Si Sadat fue crucial para la hegemonía de Estados Unidos en Oriente Prólximo, Lee Kwan Yew lo fue para la apertura a China y, en cierta forma, para la globalización feliz que ahora ya es cosa del pasado. Para Kissinger es un modelo casi extremo de inteligencia, modestia y pragmatismo geopolíticos, sin resentimiento poscolonial ni antiamericanismo, y con unos resultados extraordinarios si se tiene en cuenta la modestia de la ciudad que convirtió en un Estado y en un modelo asiático. Un auténtico gigante surgido de Liliput, su trayectoria está fuera de lo normal en todos los campos, desde el económico hasta el militar, con la única excepción, reconocida humildemente por el fundador de Singapur, de su pobre balance en pluralismo y libertades.

Lee inspiró a Deng Xiaoping con su capitalismo autoritario, basado en una visión confucianista ajena a los valores ilustrados europeos, proporcionando así una alternativa a la democracia occidental, pero no es seguro que avalara ahora la actual concentración de poder en manos de Xi Jinping, el intervencionismo del partido comunista en la economía y en la gestión empresarial y sobre todo el expansionismo de su nueva y agresiva política exterior. No hay duda, en cambio, en sintonía con lo que el propio Kissinger ha escrito, que se echaría las manos a la cabeza con la creciente y agresiva polarización entre Washington y Pekín.

Todos hicieron grandes proezas, pero a gusto de Kissinger pocos marcaron su época como Margaret Thatcher, una “completa outsider” en el partido conservador que la elevó al liderazgo: por su condición femenina, por su origen social –una rareza en un mundo de hombres y de aristócratas– y sobre todo por la fortaleza y tenacidad de su carácter. Confiesa el ensayista que se equivocó en su primer pronosticó –“no durará”–, pero no en su atracción por el personaje con el que trabó una larga amistad desde 1973, cuando era solo secretaria de Educación. Quería transformar el país, sacarlo del declive económico y de la nostalgia del imperio perdido, mantener la plena soberanía nacional y su capacidad de defensa y anclarlo en el vínculo especial con Estados Unidos en el que “creía apasionadamente”, hasta el punto  de verlo como una relación entre pares, por increíble que le pudiera parecer entonces a Reagan y a su administración.

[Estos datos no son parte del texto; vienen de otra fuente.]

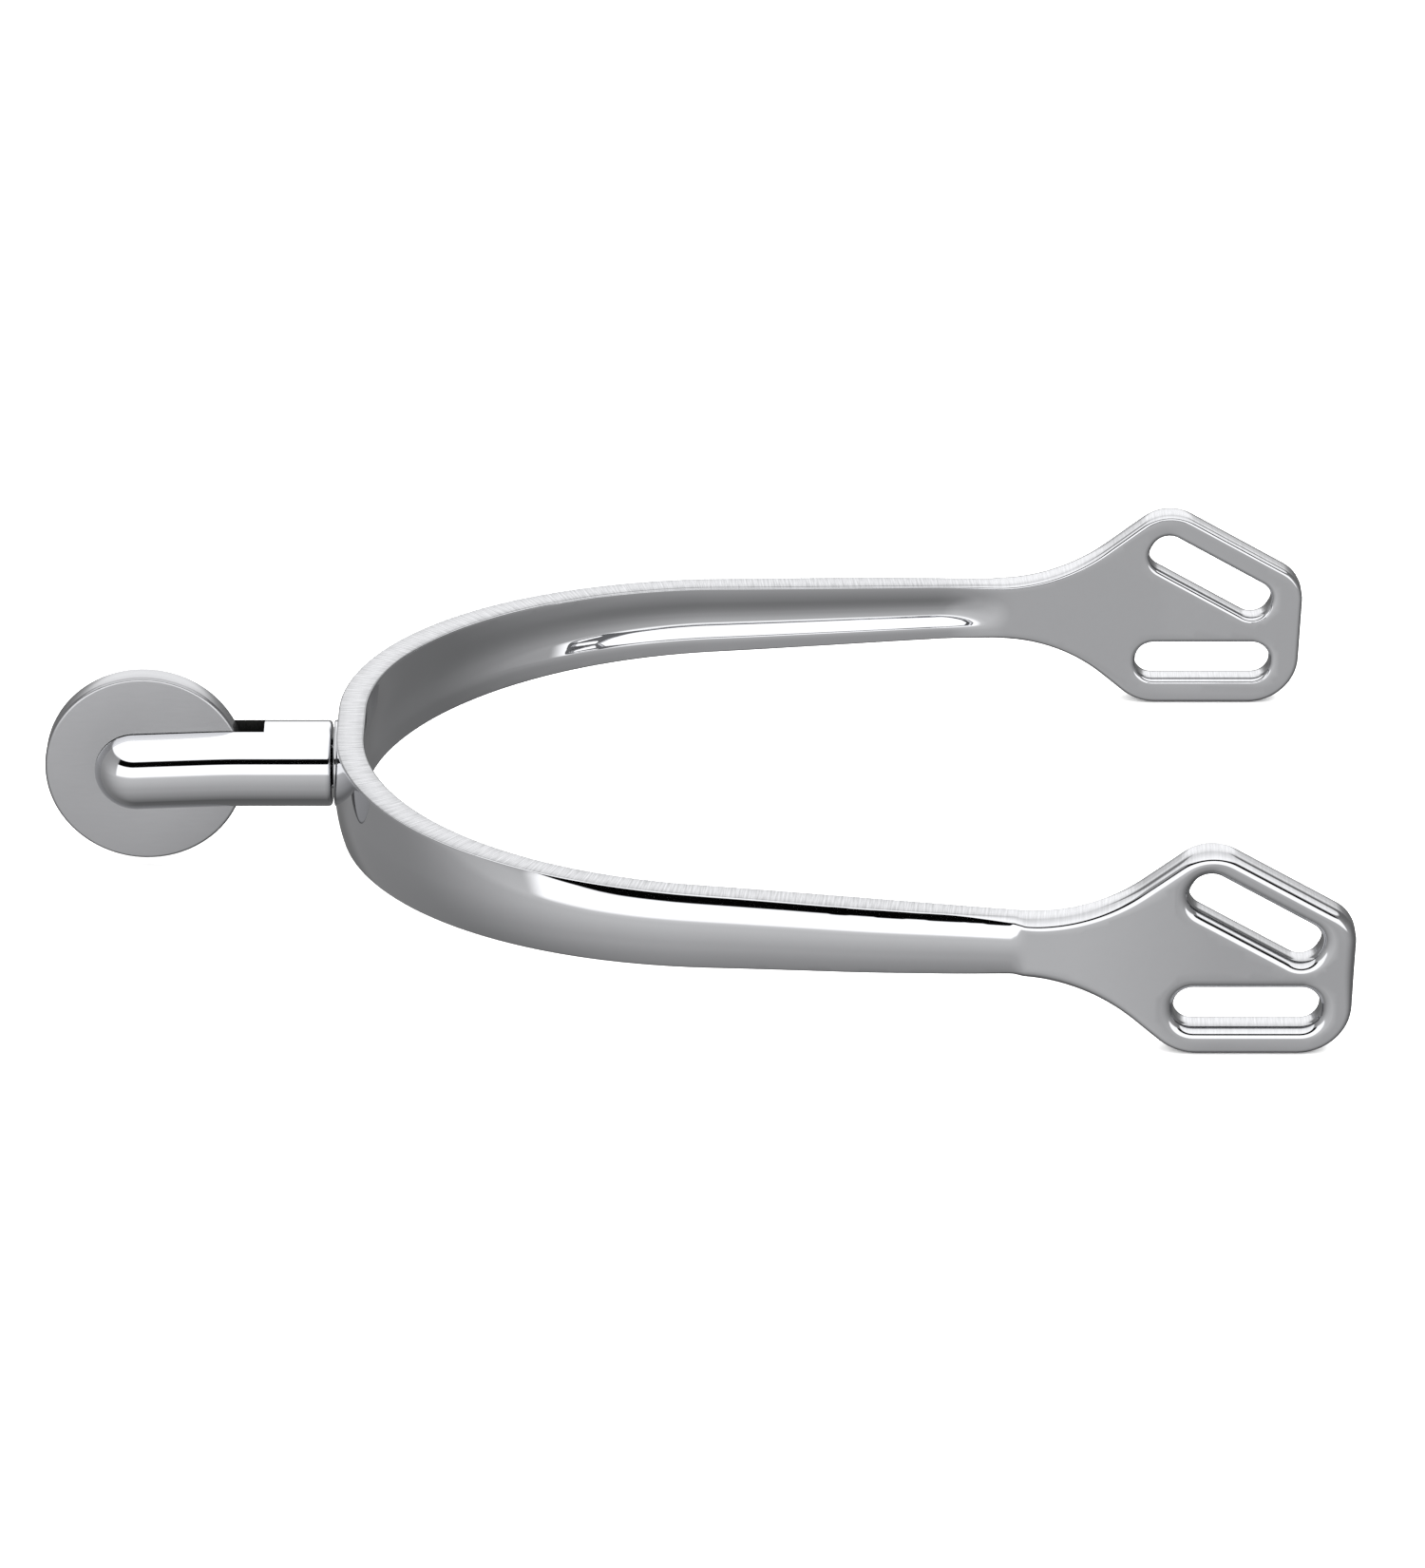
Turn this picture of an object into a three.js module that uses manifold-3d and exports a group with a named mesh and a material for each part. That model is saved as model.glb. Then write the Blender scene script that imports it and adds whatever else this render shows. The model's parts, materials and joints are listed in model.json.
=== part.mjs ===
// Horse-riding spur with a smooth rolling disc, in millimetres.
// A U-shaped heel band goes round the back of the boot. Its two arms end in flat plates with
// slots for the spur straps, and a short forked neck at the heel carries the disc on a cross pin.
// +X runs from the heel to the plates, +Z is up, and the part is the same on both sides of Y = 0.
// The origin is the middle of the underside of the whole part. The plates stand on Z = 0.
import * as THREE from "three";
import { mergeVertices } from "three/addons/utils/BufferGeometryUtils.js";
import Module from "manifold-3d";

// --- Heel band, seen from above -------------------------------------------------------------
const BAND_LENGTH = 99.6; // from the neck's seat to the plates' front ends
const BAND_THICKNESS = 3.1;
const PLATE_HALF_SPAN = 39.65; // from Y = 0 to the middle of a plate's thickness
const BEND_DEPTH = 36.2; // from the middle of the heel to where the arms begin
const ARM_HALF_SPAN = 35.88; // from Y = 0 to the middle of an arm where it begins
const ARM_SPLAY_DEG = 5; // how far each arm opens where it begins
const HEEL_HALF_FLAT = 3; // half the flat that the neck's boss stands on
const HEEL_HANDLE = 15.2; // how slowly the heel turns away from that flat
const BEND_HANDLE = 23.1; // how early the bend runs into the line of the arm
const PLATE_STRAIGHT = 13.8; // length of each plate that runs straight along X

// --- Heel band, seen from the side. Heights are from the neck's axis -------------------------
const HEEL_TOP_RIM = 0.325; // how far the heel stands over the neck that it carries
const HEEL_BOTTOM_RIM = 1.0; // and how far it hangs under it
const ARM_TOP = 2.25; // just before the plate
const ARM_BOTTOM = -3.45;
const ARM_BOW = 0.13; // rise of the arm's top edge over a straight line
const CROWN = 0.55; // how far the outer face bulges between its edges, over the heel's height
const HOLLOW = 0.5; // how far the inner face is scooped out
const HOLLOW_END = 31.5; // how far short of the plates' ends crown and hollow stop

// --- Strap plates ------------------------------------------------------------------------------
const PLATE_BOTTOM = -11.35;
const PLATE_PEAK = 11; // height at which the two upper edges would meet
const PEAK_SETBACK = 14.4; // how far that corner is behind the plate's front end
const FOOT_SETBACK = 17.2; // the same for the rear corner of the flat underside
const END_RAKE = 0.5; // how much shorter the plate is at its foot
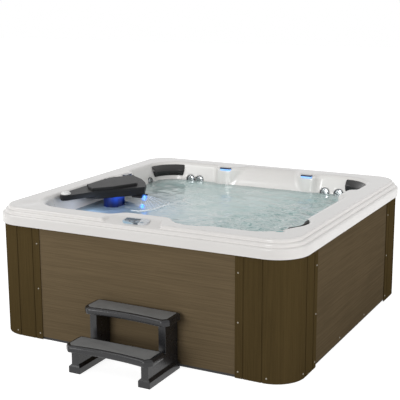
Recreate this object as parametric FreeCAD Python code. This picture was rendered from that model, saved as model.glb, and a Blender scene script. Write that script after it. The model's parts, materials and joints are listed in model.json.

El ensayo sobre Thatcher entra con detalle en los avatares más ásperos de su vida política, presididos por una exacta apreciación kissingeriana, que vale para el conflicto norirlandés, el terrorismo del IRA, la guerra de las Malvinas o las huelgas mineras: siempre puso por encima el deber a la compasión. Nada podía complacer más a su pragmático y realista amigo americano. Este no reconoce, obviamente, la fragilidad ahora demostrada de su legado económico, las privatizaciones, el recorte de impuestos, el fomento popular del capitalismo financiero, la austeridad en el gasto, pero señala que fue pionera entre los dirigentes mundiales en cuanto a conciencia climática. Y le dedica las más cariñosas palabras para sus últimos encuentros, cuando “la enfermedad había ya nublado la mente” de la ex primera ministra.

Ni Kissinger ni ninguno de los seis personajes de su teatro de sombras del siglo XX surgieron de los estratos más altos de la sociedad, incluso en varios casos es exactamente lo contrario, pero todos comparten “cualidades aristocráticas con ambiciones meritocráticas”. Pertenecen a una clase media que valoraba “la disciplina personal, el esfuerzo por superarse, la caridad, el patriotismo y la confianza en sí mismo”. Estaban “profundamente enraizados en su identidad nacional” y, excepto Lee, todos tuvieron “una devota educación religiosa”. También encontraron como ancla fundamental la soledad y la lectura, a la que Kissinger otorga un más que relevante papel en la construcción de un dirigente político, unas palabras que resuenan en las que utilizó Emmanuel Macron, otro incondicional de la lectura como medio de educación  política, al terminar su conversación con Javier Cercas (El País, 19 de enero de 2023): “lo único que importa es la literatura”.